Thursday, May 16, 2013

Could You Become a Victim of Car-Hacking?

It's not carjacking.  Nobody with a gun jumping into the driver's seat and speeding off with your ride.

It's car-hacking.   A cyber criminal hacking into a car's computer systems to wreak havoc.

Senate Commerce Committee chairman Jay Rockefeller, a West Virginia Democrat, said while he's excited about safety improvements through technology, he's concerned about new risks including cyber security.

"As our cars become more connected – to the internet, to wireless networks, with each other, and with our infrastructure – are they at risk of catastrophic cyber attacks?" Senator Rockefeller asked in his opening statement prepared for the hearing.
Cars are increasingly controlled electronically rather than mechanically, from acceleration and starting to rolling down the windows. Infotainment systems connect drivers to satellite and wireless networks.

Today's typical luxury car has more than 100 million lines of computer code, while software and electronics account for 40 per cent of the car's cost and half of warranty claims, said John D. Lee, a professor at the University of Wisconsin-Madison's industrial and systems engineering department.

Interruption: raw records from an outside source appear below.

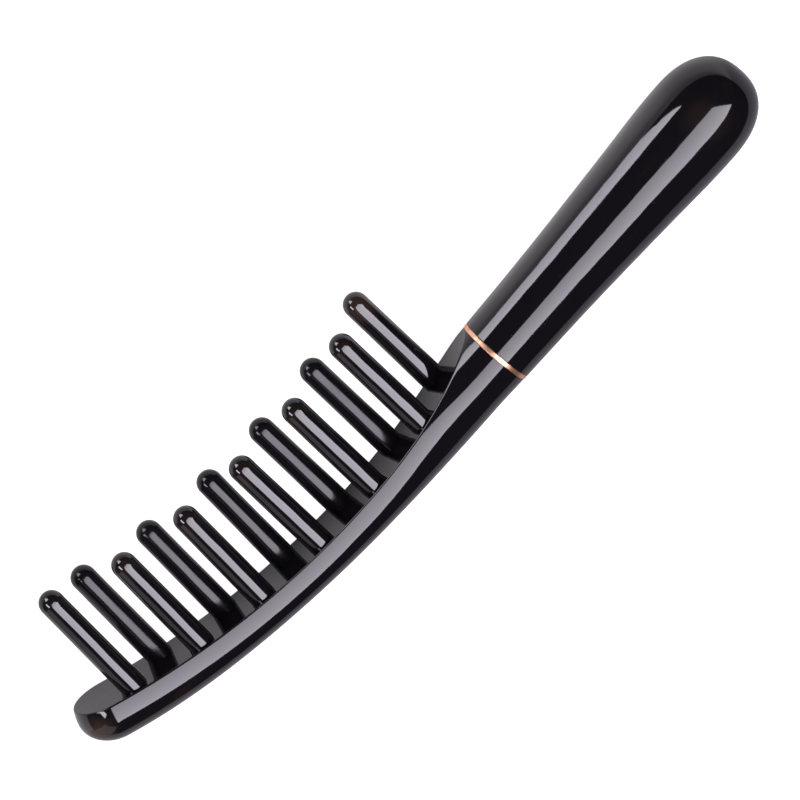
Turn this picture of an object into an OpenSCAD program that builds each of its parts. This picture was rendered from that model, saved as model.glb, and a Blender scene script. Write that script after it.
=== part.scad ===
/* [Head bar] */
// Length of the tooth face from its lowest point to the centre of the rounded end
end_run = 66.8; // [60:0.1:70]
// Half the thickness of the bar at its widest
head_half_t = 7.45; // [7.2:0.05:8]
// Radius of the bar where it meets the copper ring
head_neck_r = 7.9; // [7.8:0.05:8]
// How far behind the tooth face the bar is widest
widest_depth = 3.2; // [2.5:0.1:4]
// Half height of the ellipse that shapes the sides next to the tooth face
side_ellipse = 9.8; // [8.5:0.1:12]
// Size of the softened edge round the tooth face
edge_soft = 0.5; // [0.2:0.05:0.8]

/* [Tooth face] */
// Lowest point of the hollow tooth face, along the comb
face_low_x = -37.3; // [-42:0.1:-32]
// Height of that lowest point above the handle's axis
face_low_y = 2.05; // [1:0.05:3]
// Radius of the hollow towards the free end
face_end_r = 176; // [165:1:190]
// Radius of the hollow towards the ring
face_neck_r = 122; // [118:1:135]

/* [Back of the bar] */
// Place where the back stops being straight, along the comb
back_flat_x = -8; // [-12:0.5:-4]
// Height of the straight part, below the handle's axis
back_flat_y = -7.65; // [-7.8:0.05:-7.3]
// Radius of the long arc of the back
back_long_r = 450; // [420:5:480]
// Depth of the bar where it is thinnest
waist_depth = 8.1; // [7.9:0.05:8.4]
// Length of the tooth face from its lowest point to that waist
waist_run = 23; // [18:0.5:28]
// Depth of the bar at the free end
end_depth = 9.2; // [8.6:0.05:9.6]

/* [Teeth] */
// Number of teeth, taken turn and turn about by the two rows
tooth_count = 12; // [8:2:12]
// Foot of the first tooth, along the comb
tooth_first_x = -97.6; // [-99:0.1:-96]
// Step from one tooth to the next one, which stands in the other row
tooth_pitch = 7.73; // [7:0.01:7.8]
// Distance of each row from the middle plane
row_offset = 3.7; // [3.5:0.01:3.9]
// Tooth radius at the face
tooth_foot_r = 2.76; // [2.5:0.01:2.9]
// Tooth radius where the round tip begins
tooth_tip_r = 2.67; // [2.3:0.01:2.75]
// Length of a tooth above the face
tooth_len = 25.5; // [20:0.1:28]
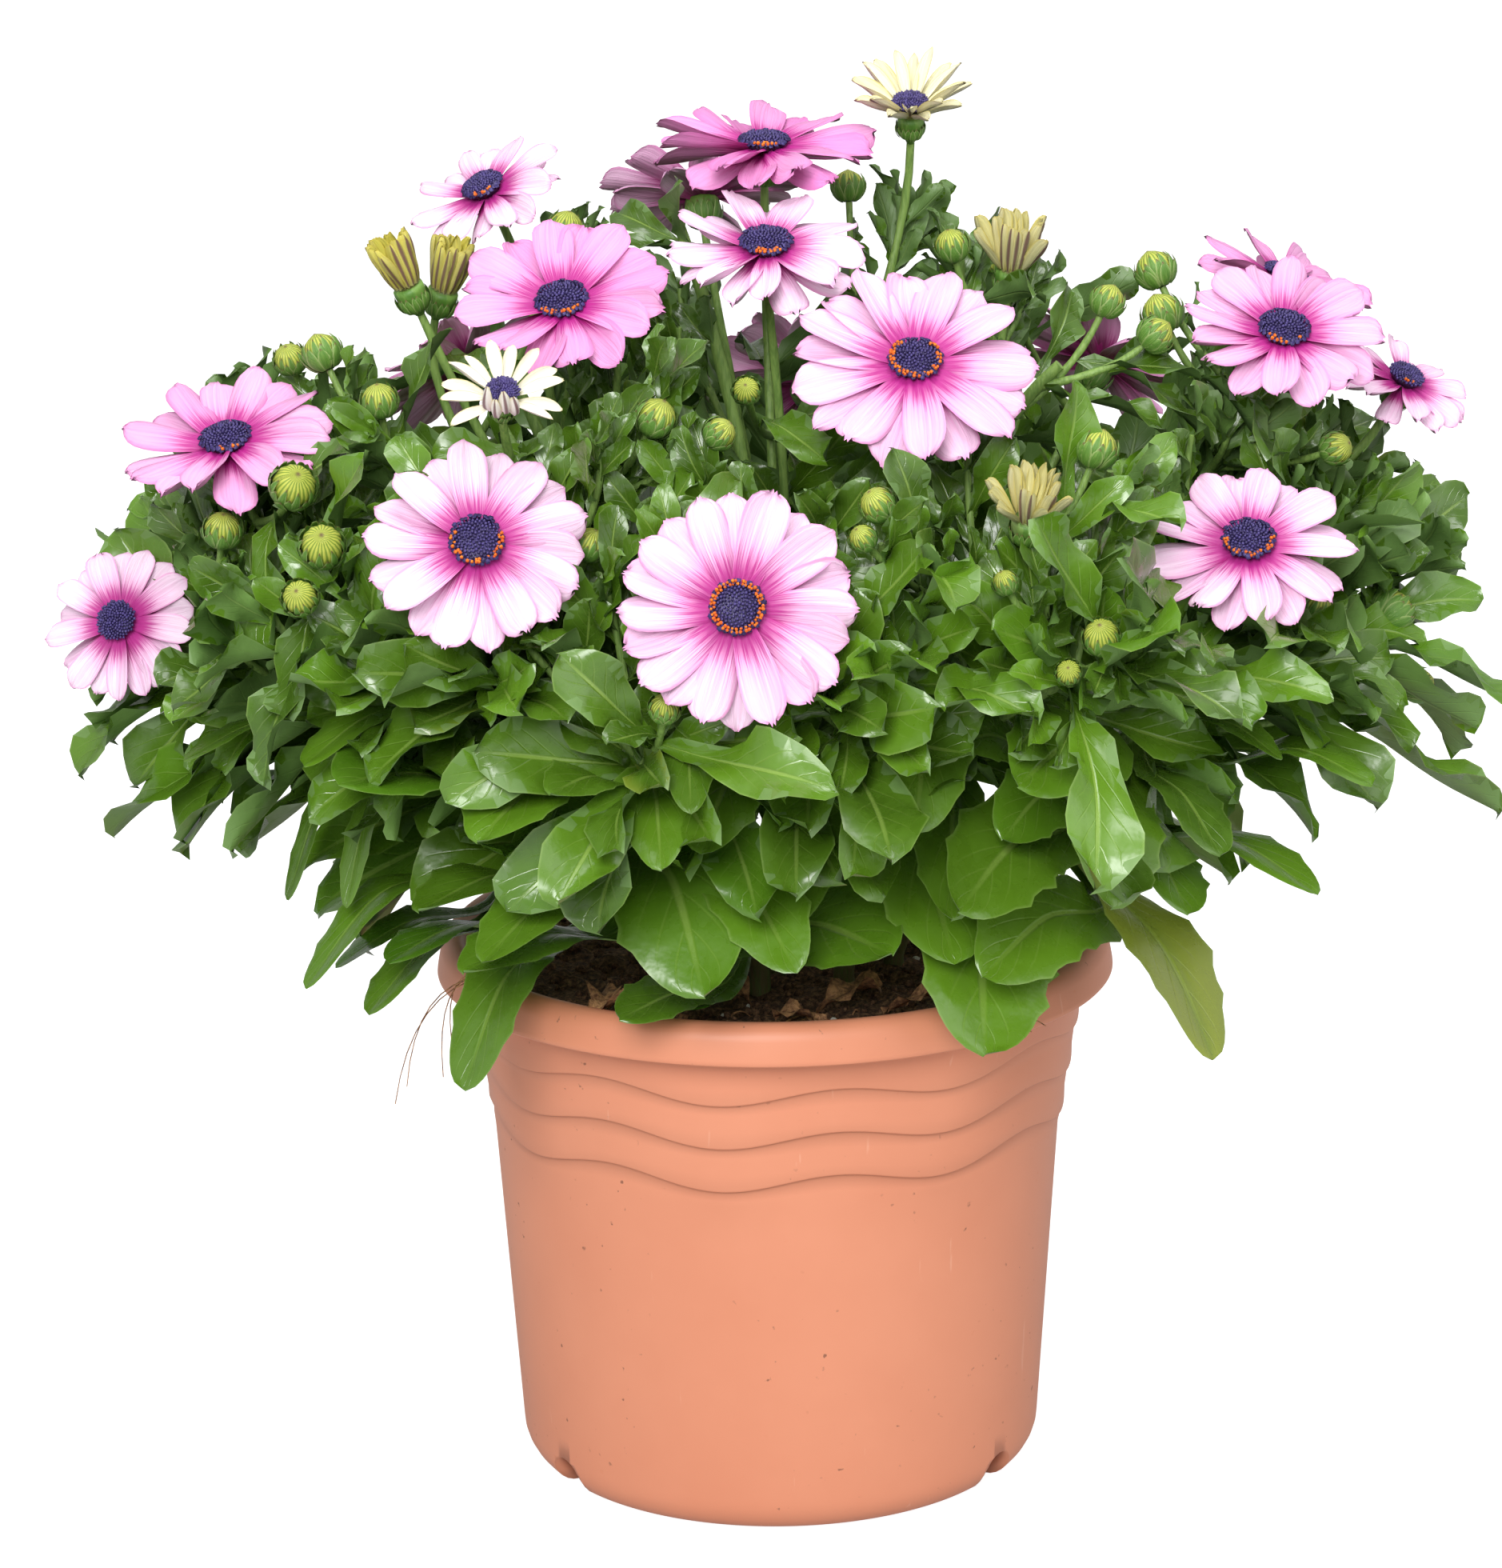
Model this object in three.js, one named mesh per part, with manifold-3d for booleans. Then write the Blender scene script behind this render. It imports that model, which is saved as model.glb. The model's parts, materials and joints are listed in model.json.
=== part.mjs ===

Not exactly sure why someone would do this although imagine if terrorists could send vehicles careening out of control on busy highways?  In our automobile-dependent society what would happen if confidence in our essential conveyance was shattered?


Al said...

Can't remember where, but I recently saw a tv show where with simple equipment researchers were able to remotely turn on the car's brakes, overriding the driver's control.